Most curious perhaps is how the US even came out to say that IHL does not cover individuals under a contracting party’s jurisdiction but outside its territory; that the UN Convention against torture does not apply to armed conflict, which really means her war “on terror”.
What these do is reduce IHL norms to the level of utopian aspirations, which may only be pursued by willing states. Humanity, the underlying principle of IHL, becomes an option not a mandate, which has the spiral effect of negating the bulk of International Human Rights law.

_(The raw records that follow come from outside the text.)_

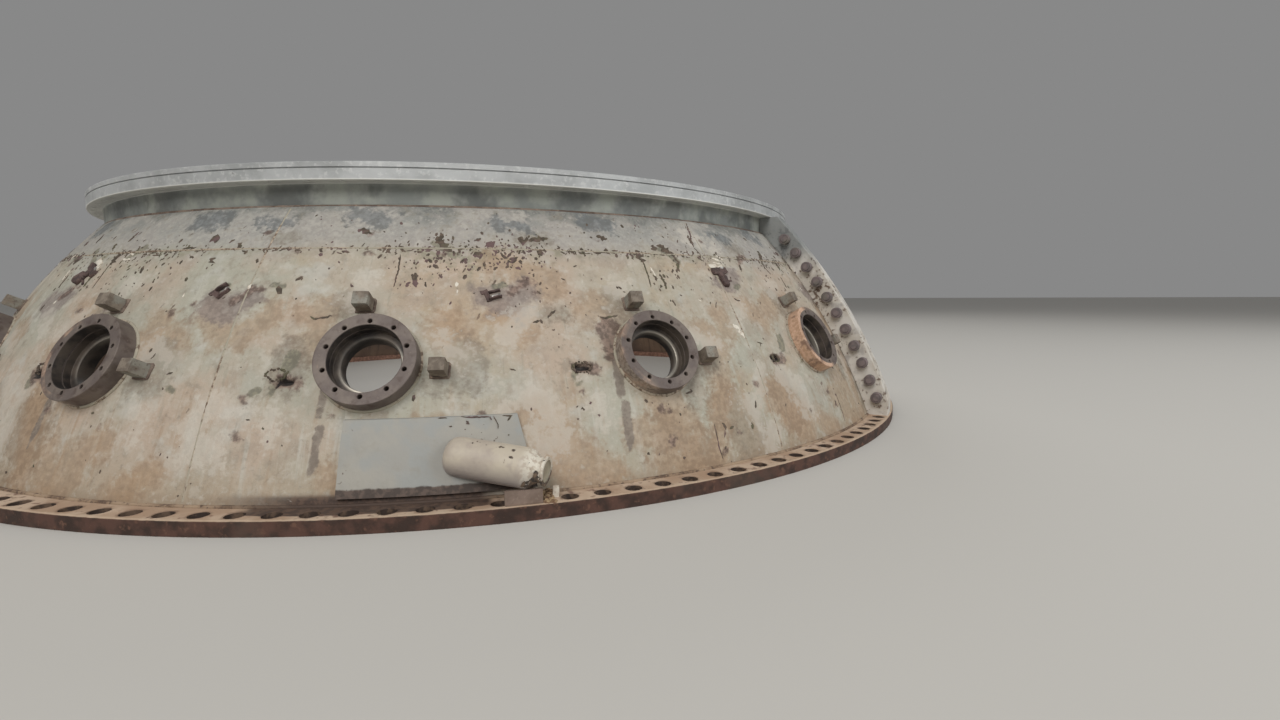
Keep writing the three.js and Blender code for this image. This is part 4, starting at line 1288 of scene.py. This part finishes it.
foot = math.sqrt(SPHERE_OUTSIDE**2 - BLOCK_OFFSET**2)
half_x, half_y = BLOCK_WIDTH / 2, BLOCK_DEPTH / 2
for number, port in enumerate(PORTS, 1):
    rng = np.random.default_rng(500 + number)
    shape = bmesh.new()
    weld_runs = []
    for angle in BLOCK_ANGLES:
        x, y = BLOCK_OFFSET * math.cos(math.radians(angle)), BLOCK_OFFSET * math.sin(math.radians(angle))
        swing = Matrix.Rotation(rng.uniform(-0.05, 0.05), 4, "Z")
        about = Matrix.Translation((x, y, 0)) @ swing @ Matrix.Translation((-x, -y, 0))
        low, high = (x - half_x, y - half_y, foot - BLOCK_SUNK), (x + half_x, y + half_y, BOSS_FACE)
        add_bar(shape, about, low, high, number * 7 + angle)
        run = []
        for from_x, from_y, to_x, to_y in ((-1, -1, 1, -1), (1, -1, 1, 1), (1, 1, -1, 1), (-1, 1, -1, -1)):
            for share in np.linspace(0, 1, 7)[:-1]:
                aside = x + (from_x + (to_x - from_x) * share) * (half_x + WELD_OFF)
                up_by = y + (from_y + (to_y - from_y) * share) * (half_y + WELD_OFF)
                at = about @ Vector((aside, up_by, 0))
                at.z = math.sqrt(SPHERE_OUTSIDE**2 - at.x**2 - at.y**2) + 0.001
                run.append(tuple(port_matrix(port) @ at))
        weld_runs.append((run, True))
    blocks = from_shape(f"port_{number:02d}_blocks", shape, block_rust, port_matrix(port))
    fitted(blocks, "aged_paint", edge=40)
    block_welds = bead(f"port_{number:02d}_block_welds", weld_runs, 0.009, rusty_weld, 0.009, 0.011)
    fitted(block_welds, "aged_paint", edge=60)

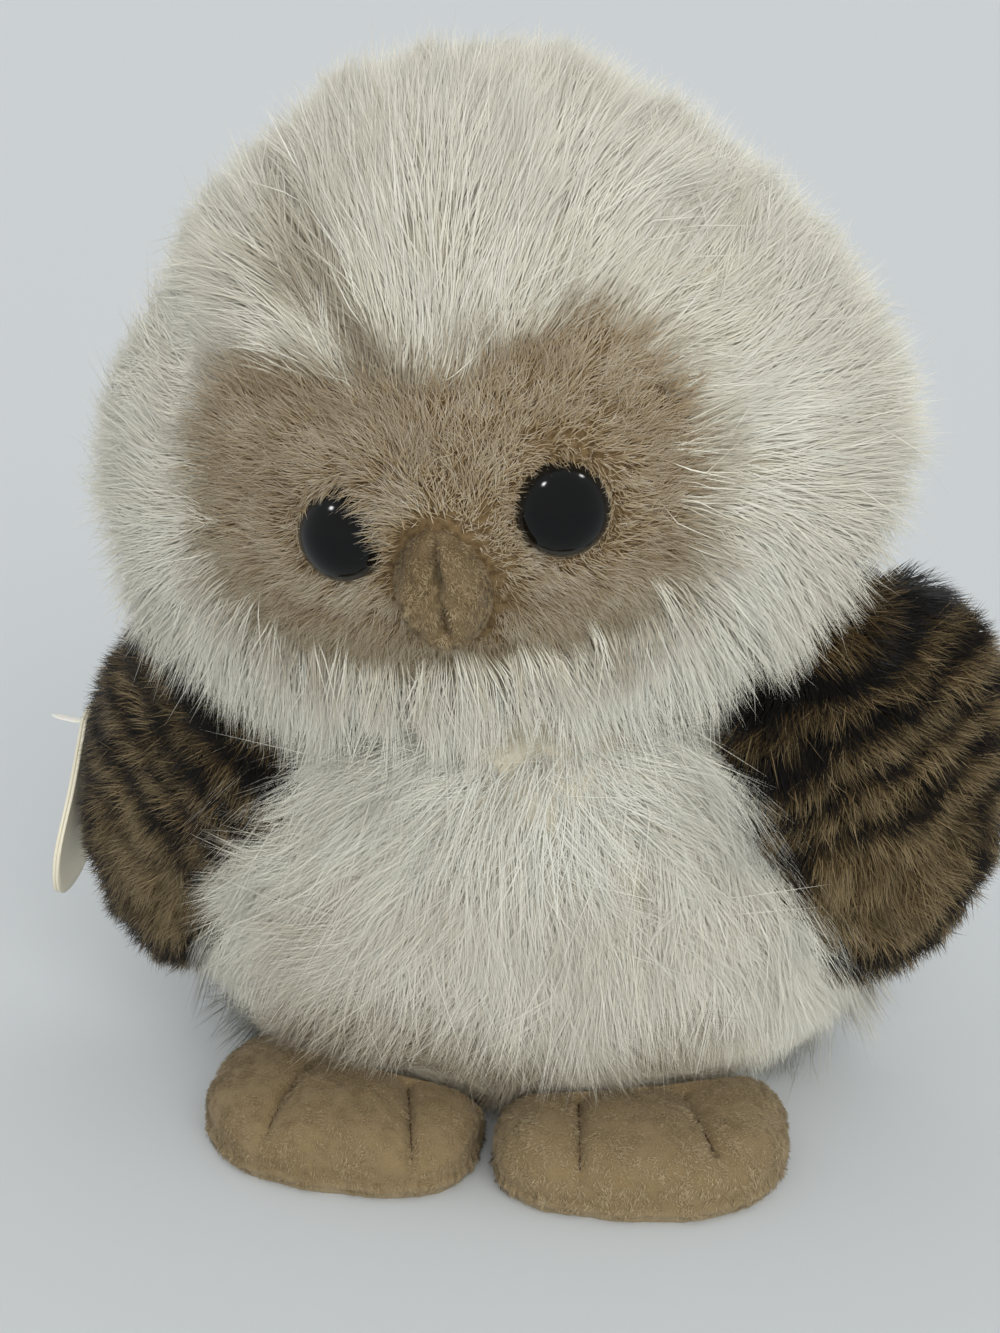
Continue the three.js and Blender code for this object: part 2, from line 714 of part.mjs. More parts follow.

Yet, there could be hope after all if the opinions of lead scholars and dissenting judges in the cases already mentioned are anything to by. A case in point is the early position adopted by Alfred Von Verdoss when he writes:
“A treaty binding a State to reduce its police or its organisation of courts in such a way that it is no longer able to protect at all in an adequate manner the life, the honour and the property of men on its territory ought to be forbidden in International Law…
Judges must be innovative
And Louis Henkin agrees when he places human rights above public goods, and then warns against their limitation on less than proportionate grounds.
In his dissenting opinion in the South West African case Justice Tanaka too upholds this natural view, observing that if the International Law Commission could introduce jus cogens into International Law, then surely International Humanitarian Law belongs to jus cogens as well. The position of Humanity as a non-derogable norm in International Human Rights Law has never been in doubt, and neither has the mandatory application of treaties that pronounce it, such as the UN Charter and the Vienna Convention on the Law of Treaties.
As a panacea, IHL should consider formally declaring itself a non-derogable norm. By this, IHL instruments would enjoy the superiority envisaged under Art. 103 of the Charter of the Unit 2ed Nations: it declares obligations under the charter superior to obligations arising out of any other international agreement.